1: Data Data Data etc
2:
3: data data data
4:
I have tried so many different methods to remove these blank lines with no success. My current code that I am trying is the following:
f = open(r"stream_london.jsonl", "r")
text = f.read()
lines = text.splitlines()
for line in lines:
if line.isspace() == True:
lines.write(line)
I have had no success. I need the code to rewrite the current file so that all the data is present, with entry 1 on line 1 and entry 2 on line 2, rather than it currently being on lines 1, 3, 5, 7 etc.
Can anybody help me with this? I've managed to do all the twitter scraping with relative ease but now becoming frustrated that I cannot seem to achieve such a simple task to remove blank lines and move all the data upwards to compact it.
Upvotes: 0
Views: 2899
Reputation: 75
Just a heads up for anyone searching for an easy solution!

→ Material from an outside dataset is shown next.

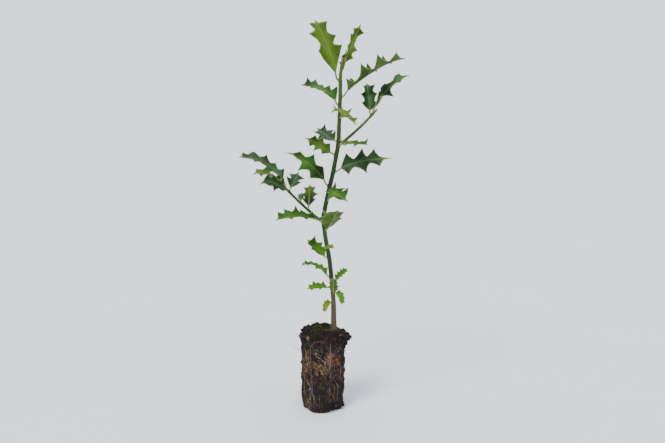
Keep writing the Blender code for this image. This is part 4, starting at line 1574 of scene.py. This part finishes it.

I was using VScode as my text editor, and rather than write a Python script or any code..
If you use the replace command in your text editor and replace '\n\n' with '\n', this will remove every blank line!
Upvotes: 0
Reputation: 12221
Try this:
with open(r"stream_london.jsonl") as fh:
for line in fh:
if line.strip():
print(line) # or do other stuff with non-blank lines
Upvotes: 0
Reputation: 65
for line in lines:
if not line.strip():
print(line)
Should work. String.strip()
removes extra whitespace from the end and start of a string if no argument is passed. If you pass an argument (has to be string) the characters within the argument will be removed from the end and start instead.
Upvotes: 1
Reputation: 12221
If you are 101% sure that every even line should be removed, you can skip checking for an empty line (since, given your comment, it apparently contains more than whitespace), and test for the line number instead:
with open("stream_london.jsonl") as infile, open("stream_london_new.jsonl", "w") as outfile:
for i, line in enumerate(infile):
if i % 2: # counting starts at 0, and `i % 2` is true for odd numbers
continue
outfile.write(line)
Upvotes: 2